> **Task prompt**: Identify all lines below that hold "this" and collect them.

> **Data entries**:

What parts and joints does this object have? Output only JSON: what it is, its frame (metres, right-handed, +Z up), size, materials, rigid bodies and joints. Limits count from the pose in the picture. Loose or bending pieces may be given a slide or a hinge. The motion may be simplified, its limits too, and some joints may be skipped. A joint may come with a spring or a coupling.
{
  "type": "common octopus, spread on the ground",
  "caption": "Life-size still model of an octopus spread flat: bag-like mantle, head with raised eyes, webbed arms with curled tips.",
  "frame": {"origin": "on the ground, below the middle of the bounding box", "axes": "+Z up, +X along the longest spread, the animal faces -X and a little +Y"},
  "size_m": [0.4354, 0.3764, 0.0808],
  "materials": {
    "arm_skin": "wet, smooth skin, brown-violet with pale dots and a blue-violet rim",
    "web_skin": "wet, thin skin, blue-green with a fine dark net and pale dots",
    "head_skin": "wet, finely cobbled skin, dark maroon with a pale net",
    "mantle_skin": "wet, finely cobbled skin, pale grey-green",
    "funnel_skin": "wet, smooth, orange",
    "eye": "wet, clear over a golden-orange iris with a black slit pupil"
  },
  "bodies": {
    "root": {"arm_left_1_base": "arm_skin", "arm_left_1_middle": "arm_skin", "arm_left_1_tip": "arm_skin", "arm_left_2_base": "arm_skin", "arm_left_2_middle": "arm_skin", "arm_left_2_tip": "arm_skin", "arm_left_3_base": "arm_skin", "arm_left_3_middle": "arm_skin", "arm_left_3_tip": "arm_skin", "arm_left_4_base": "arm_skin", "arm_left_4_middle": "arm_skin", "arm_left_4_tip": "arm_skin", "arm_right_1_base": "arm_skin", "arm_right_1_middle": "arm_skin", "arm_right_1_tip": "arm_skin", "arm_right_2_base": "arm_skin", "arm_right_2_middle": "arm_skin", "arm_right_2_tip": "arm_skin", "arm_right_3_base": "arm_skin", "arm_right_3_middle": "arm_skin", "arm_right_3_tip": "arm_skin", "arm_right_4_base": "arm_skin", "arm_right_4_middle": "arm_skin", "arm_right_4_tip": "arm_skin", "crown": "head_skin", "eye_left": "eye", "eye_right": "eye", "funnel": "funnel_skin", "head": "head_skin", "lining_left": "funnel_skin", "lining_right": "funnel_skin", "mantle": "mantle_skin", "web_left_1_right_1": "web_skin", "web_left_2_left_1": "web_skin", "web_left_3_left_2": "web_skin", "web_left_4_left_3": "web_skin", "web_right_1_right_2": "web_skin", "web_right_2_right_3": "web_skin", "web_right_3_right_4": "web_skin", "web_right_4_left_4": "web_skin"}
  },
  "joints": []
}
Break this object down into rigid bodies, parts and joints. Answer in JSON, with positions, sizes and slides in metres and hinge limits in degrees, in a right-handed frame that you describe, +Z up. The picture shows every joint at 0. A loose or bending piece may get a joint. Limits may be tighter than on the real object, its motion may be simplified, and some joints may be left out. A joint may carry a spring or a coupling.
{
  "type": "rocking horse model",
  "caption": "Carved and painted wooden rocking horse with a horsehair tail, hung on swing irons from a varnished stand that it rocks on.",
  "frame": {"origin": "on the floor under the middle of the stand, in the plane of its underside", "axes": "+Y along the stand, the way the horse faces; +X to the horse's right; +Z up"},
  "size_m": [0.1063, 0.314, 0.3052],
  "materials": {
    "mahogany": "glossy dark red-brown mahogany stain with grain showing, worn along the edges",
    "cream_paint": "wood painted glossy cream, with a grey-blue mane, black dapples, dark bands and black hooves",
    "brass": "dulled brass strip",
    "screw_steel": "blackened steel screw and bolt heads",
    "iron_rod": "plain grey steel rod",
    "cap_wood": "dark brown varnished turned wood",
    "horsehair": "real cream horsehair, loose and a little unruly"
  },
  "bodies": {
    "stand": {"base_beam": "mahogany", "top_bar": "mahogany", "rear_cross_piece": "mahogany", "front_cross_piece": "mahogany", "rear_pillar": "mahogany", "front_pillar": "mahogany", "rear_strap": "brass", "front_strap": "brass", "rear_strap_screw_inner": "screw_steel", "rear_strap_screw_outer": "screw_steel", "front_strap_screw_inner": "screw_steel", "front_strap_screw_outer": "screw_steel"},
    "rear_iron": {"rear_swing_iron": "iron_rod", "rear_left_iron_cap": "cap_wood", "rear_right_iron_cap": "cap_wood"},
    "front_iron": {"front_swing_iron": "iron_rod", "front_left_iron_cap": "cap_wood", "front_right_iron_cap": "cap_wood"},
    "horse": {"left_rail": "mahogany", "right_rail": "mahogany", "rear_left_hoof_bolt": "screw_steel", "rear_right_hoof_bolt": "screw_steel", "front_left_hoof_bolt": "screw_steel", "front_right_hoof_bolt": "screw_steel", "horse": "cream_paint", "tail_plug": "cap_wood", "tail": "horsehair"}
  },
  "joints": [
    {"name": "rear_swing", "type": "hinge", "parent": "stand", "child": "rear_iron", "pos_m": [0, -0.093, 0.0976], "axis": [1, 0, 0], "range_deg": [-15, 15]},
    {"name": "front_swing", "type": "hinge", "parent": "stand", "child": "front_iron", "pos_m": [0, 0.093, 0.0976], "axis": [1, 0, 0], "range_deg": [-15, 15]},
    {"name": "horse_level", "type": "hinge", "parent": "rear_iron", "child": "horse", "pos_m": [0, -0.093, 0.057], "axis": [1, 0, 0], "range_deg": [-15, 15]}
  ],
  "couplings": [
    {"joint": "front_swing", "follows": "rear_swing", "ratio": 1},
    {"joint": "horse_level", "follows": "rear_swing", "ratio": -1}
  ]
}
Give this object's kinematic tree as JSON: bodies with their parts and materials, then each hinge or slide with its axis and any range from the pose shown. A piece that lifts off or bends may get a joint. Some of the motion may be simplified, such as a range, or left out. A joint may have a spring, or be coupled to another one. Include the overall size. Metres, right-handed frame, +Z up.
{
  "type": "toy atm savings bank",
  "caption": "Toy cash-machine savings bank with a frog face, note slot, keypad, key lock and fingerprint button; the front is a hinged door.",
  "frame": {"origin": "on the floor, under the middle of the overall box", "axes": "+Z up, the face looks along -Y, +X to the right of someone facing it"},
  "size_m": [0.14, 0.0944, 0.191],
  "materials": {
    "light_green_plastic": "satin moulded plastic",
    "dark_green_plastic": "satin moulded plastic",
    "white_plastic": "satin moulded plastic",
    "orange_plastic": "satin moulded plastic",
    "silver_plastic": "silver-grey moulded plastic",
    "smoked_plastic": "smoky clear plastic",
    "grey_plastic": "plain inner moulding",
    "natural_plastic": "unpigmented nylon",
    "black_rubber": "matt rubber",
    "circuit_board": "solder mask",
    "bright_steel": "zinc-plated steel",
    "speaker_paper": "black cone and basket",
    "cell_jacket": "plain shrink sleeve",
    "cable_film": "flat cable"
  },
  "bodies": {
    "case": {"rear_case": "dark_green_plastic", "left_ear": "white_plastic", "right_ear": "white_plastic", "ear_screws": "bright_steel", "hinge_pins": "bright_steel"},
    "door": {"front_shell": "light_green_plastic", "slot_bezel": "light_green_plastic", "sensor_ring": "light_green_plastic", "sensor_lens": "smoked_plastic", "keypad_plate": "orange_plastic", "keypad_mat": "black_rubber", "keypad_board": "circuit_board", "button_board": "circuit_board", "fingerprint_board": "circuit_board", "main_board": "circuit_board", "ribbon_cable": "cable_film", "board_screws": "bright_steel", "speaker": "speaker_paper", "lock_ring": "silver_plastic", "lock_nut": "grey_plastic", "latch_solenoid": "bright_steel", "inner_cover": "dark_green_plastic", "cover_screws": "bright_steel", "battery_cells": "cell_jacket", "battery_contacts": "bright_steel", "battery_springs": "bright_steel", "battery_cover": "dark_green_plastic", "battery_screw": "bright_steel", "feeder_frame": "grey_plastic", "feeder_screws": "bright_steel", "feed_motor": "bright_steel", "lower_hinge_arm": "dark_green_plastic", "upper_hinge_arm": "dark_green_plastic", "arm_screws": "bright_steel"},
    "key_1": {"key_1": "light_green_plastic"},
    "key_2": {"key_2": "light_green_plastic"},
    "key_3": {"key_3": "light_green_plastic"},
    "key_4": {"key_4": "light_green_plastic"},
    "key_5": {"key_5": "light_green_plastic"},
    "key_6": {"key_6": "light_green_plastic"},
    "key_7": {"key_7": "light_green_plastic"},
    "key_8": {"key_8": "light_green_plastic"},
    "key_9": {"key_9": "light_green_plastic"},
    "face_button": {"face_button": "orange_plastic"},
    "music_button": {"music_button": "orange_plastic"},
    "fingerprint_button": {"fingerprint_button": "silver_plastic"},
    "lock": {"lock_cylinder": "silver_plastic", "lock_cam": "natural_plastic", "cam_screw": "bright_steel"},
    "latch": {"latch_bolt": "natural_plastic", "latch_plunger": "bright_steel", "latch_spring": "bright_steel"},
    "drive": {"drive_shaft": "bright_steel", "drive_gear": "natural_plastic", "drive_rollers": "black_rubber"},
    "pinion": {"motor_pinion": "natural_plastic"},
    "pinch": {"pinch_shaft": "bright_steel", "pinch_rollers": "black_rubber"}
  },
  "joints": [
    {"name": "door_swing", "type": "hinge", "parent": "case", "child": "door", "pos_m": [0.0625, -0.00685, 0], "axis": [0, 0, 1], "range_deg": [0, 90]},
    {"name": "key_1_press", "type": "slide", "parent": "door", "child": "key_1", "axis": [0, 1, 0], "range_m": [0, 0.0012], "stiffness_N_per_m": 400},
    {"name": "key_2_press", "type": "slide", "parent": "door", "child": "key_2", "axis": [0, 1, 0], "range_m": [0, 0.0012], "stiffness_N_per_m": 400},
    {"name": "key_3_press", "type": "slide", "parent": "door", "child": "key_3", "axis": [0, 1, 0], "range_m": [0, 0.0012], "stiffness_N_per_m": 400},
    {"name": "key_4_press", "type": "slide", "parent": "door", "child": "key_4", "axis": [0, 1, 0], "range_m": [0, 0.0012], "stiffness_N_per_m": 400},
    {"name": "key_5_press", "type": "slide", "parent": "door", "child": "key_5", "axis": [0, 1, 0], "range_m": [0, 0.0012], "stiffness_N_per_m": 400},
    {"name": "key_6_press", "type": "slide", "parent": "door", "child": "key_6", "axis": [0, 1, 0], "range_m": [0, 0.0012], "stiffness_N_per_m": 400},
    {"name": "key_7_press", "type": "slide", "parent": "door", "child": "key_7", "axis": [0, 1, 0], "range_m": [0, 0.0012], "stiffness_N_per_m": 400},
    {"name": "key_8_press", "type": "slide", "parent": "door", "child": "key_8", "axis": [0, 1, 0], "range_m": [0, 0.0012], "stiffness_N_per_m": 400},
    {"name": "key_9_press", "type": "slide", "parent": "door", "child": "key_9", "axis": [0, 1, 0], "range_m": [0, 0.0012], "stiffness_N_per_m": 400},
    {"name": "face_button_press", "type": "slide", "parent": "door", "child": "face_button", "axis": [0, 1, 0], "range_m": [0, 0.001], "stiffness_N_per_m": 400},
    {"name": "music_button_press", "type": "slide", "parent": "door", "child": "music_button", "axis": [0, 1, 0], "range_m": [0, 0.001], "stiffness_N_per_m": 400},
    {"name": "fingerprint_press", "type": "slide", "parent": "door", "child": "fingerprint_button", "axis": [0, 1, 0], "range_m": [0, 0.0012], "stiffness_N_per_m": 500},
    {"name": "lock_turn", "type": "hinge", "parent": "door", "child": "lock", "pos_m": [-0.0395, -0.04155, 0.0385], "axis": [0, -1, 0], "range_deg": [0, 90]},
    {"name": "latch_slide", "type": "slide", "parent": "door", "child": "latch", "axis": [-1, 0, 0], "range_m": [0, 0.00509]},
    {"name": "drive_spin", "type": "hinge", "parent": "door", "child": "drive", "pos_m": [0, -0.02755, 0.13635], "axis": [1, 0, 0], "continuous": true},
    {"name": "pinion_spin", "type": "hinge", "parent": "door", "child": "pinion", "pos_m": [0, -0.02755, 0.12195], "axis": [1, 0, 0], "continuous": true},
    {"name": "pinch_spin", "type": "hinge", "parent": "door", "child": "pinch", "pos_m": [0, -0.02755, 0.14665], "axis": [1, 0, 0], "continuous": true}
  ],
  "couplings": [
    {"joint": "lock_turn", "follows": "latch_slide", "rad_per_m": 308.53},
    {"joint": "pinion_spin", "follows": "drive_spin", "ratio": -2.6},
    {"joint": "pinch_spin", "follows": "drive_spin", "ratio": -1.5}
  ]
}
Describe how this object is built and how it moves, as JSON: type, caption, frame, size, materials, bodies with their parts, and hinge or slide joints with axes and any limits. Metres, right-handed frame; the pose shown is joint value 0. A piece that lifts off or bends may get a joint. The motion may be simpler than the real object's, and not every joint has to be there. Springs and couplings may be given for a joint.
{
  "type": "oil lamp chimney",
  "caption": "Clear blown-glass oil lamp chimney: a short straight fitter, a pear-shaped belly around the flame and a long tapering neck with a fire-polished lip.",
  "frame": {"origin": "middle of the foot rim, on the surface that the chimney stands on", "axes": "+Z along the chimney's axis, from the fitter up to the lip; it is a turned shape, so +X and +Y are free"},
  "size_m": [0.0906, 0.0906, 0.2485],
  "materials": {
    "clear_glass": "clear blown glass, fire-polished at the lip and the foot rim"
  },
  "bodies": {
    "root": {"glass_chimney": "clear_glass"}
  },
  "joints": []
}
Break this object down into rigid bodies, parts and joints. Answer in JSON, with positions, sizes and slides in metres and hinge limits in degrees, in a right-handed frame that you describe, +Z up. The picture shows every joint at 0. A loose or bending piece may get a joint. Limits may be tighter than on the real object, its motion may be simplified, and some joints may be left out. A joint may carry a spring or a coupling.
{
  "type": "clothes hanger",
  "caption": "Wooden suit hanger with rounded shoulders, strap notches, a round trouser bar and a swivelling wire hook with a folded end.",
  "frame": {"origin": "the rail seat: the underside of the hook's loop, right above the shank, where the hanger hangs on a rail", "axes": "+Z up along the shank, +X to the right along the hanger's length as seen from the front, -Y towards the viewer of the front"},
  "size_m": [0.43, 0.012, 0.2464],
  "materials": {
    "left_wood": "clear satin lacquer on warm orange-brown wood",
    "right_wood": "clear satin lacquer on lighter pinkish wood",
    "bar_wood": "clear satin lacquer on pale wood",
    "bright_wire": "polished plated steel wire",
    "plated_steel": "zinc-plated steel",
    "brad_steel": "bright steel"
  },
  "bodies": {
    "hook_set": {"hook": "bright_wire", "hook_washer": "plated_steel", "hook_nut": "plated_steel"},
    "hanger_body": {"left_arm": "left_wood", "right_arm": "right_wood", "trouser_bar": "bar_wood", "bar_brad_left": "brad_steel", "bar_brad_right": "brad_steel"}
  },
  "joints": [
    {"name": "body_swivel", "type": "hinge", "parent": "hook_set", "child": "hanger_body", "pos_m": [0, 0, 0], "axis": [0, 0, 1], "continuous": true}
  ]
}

> **Exercise output**:
What parts and joints does this object have? Output only JSON: what it is, its frame (metres, right-handed, +Z up), size, materials, rigid bodies and joints. Limits count from the pose in the picture. Loose or bending pieces may be given a slide or a hinge. The motion may be simplified, its limits too, and some joints may be skipped. A joint may come with a spring or a coupling.
Break this object down into rigid bodies, parts and joints. Answer in JSON, with positions, sizes and slides in metres and hinge limits in degrees, in a right-handed frame that you describe, +Z up. The picture shows every joint at 0. A loose or bending piece may get a joint. Limits may be tighter than on the real object, its motion may be simplified, and some joints may be left out. A joint may carry a spring or a coupling.
Give this object's kinematic tree as JSON: bodies with their parts and materials, then each hinge or slide with its axis and any range from the pose shown. A piece that lifts off or bends may get a joint. Some of the motion may be simplified, such as a range, or left out. A joint may have a spring, or be coupled to another one. Include the overall size. Metres, right-handed frame, +Z up.
Describe how this object is built and how it moves, as JSON: type, caption, frame, size, materials, bodies with their parts, and hinge or slide joints with axes and any limits. Metres, right-handed frame; the pose shown is joint value 0. A piece that lifts off or bends may get a joint. The motion may be simpler than the real object's, and not every joint has to be there. Springs and couplings may be given for a joint.
Break this object down into rigid bodies, parts and joints. Answer in JSON, with positions, sizes and slides in metres and hinge limits in degrees, in a right-handed frame that you describe, +Z up. The picture shows every joint at 0. A loose or bending piece may get a joint. Limits may be tighter than on the real object, its motion may be simplified, and some joints may be left out. A joint may carry a spring or a coupling.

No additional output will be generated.